Scientific American Supplement, No. 520, December 19, 1885 eBook

This eBook from the Gutenberg Project consists of approximately 117 pages of information about Scientific American Supplement, No. 520, December 19, 1885.

Scientific American Supplement, No. 520, December 19, 1885 eBook

This eBook from the Gutenberg Project consists of approximately 117 pages of information about Scientific American Supplement, No. 520, December 19, 1885.

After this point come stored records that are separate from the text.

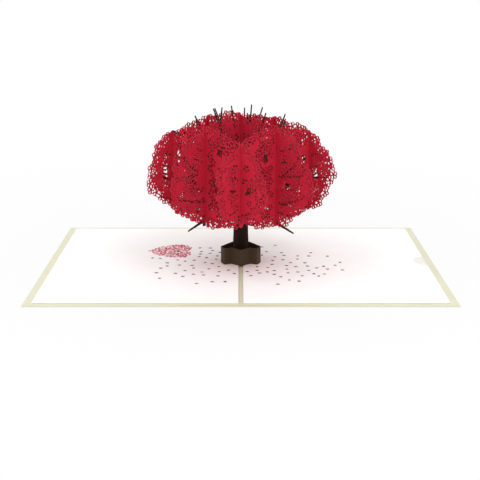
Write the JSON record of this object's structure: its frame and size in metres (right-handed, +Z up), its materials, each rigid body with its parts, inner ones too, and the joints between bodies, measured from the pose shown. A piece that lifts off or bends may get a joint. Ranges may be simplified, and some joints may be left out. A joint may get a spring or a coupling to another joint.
{
  "type": "pop up card",
  "caption": "Open folded card lying flat, with a pop up blossom tree of slotted cut-paper slices on its spine and a pull-out note in the right panel.",
  "frame": {"origin": "on the surface the card lies on, under the middle of the spine", "axes": "+X across the open card to the right page, +Y along the spine to the back, +Z up the tree"},
  "size_m": [0.254, 0.1778, 0.1057],
  "materials": {
    "cover_card": "pearl",
    "panel_paper": "matte",
    "note_paper": "matte",
    "brown_card": "matte",
    "red_paper": "matte"
  },
  "bodies": {
    "card": {"cover": "cover_card", "left_panel": "panel_paper", "right_panel": "panel_paper", "trunk_collar": "brown_card", "branches_a1": "brown_card", "blossoms_a1_front": "red_paper", "blossoms_a1_back": "red_paper", "branches_a2": "brown_card", "blossoms_a2_front": "red_paper", "blossoms_a2_back": "red_paper", "branches_a3": "brown_card", "blossoms_a3_front": "red_paper", "blossoms_a3_back": "red_paper", "branches_b1": "brown_card", "blossoms_b1_front": "red_paper", "blossoms_b1_back": "red_paper", "branches_b2": "brown_card", "blossoms_b2_front": "red_paper", "blossoms_b2_back": "red_paper", "branches_b3": "brown_card", "blossoms_b3_front": "red_paper", "blossoms_b3_back": "red_paper"},
    "note": {"pull_out_note": "note_paper"}
  },
  "joints": [
    {"name": "note_slide", "type": "slide", "parent": "card", "child": "note", "axis": [1, 0, 0], "range_m": [0, 0.1]}
  ]
}
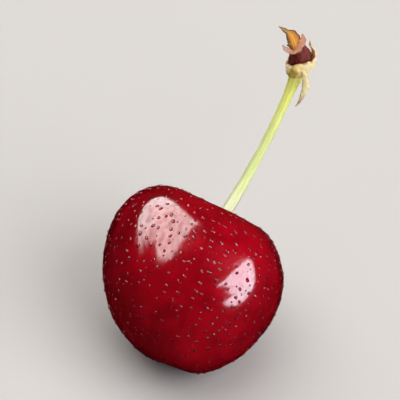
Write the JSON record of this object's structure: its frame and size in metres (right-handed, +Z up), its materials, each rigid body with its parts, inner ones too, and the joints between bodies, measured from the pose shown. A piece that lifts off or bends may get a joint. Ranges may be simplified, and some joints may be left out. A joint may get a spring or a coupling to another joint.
{
  "type": "cherry",
  "caption": "Whole picked sweet cherry lying on its cheek, with its stem and the dry bud scales at the stem's end.",
  "frame": {"origin": "in the small flat spot under the fruit, where it rests", "axes": "+Z up from the surface it rests on, +X to the side the stem leans to, +Y to the side the stem's end of the fruit is laid back to"},
  "size_m": [0.0296, 0.0344, 0.0409],
  "materials": {
    "skin": "glossy thin fruit skin, deep crimson",
    "stem": "satin green stem",
    "cup": "dry straw-coloured scale, matt",
    "core": "dark wine-brown bud tissue, matt",
    "pointed_scale": "dry orange-brown scale, matt",
    "torn_scale": "dry pinkish-tan scale, matt",
    "hanging_scale": "dry straw-coloured scale, matt"
  },
  "bodies": {
    "root": {"fruit": "skin", "stem": "stem", "scale_cup": "cup", "bud_core": "core", "scale_pointed": "pointed_scale", "scale_torn": "torn_scale", "scale_hanging": "hanging_scale"}
  },
  "joints": []
}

The sides of solid bodies, whatever be the degree of hardness, and however fine the texture, possess surfaces formed of a succession of projections and depressions.  When two bodies are in contact, these projections and indentations fit into one another, and the adherence that results is proportional to the degree of roughness of the surfaces.  If, by a more or less energetic mechanical action, we move one of the bodies with respect to the other, we shall produce, according as the action overcomes cohesion, more or less disintegration of the bodies.  The resulting wear in each of them will evidently be inversely proportional to its hardness and the nature of its surface; and it will vary, besides, with the pressure exerted between the surfaces and the velocity of the mechanical action.  We may say, then, that the wear resulting from rubbing two bodies against each other is a function of their degree of hardness, of the extent and state of their surface, of the pressure, of the velocity, and of the time.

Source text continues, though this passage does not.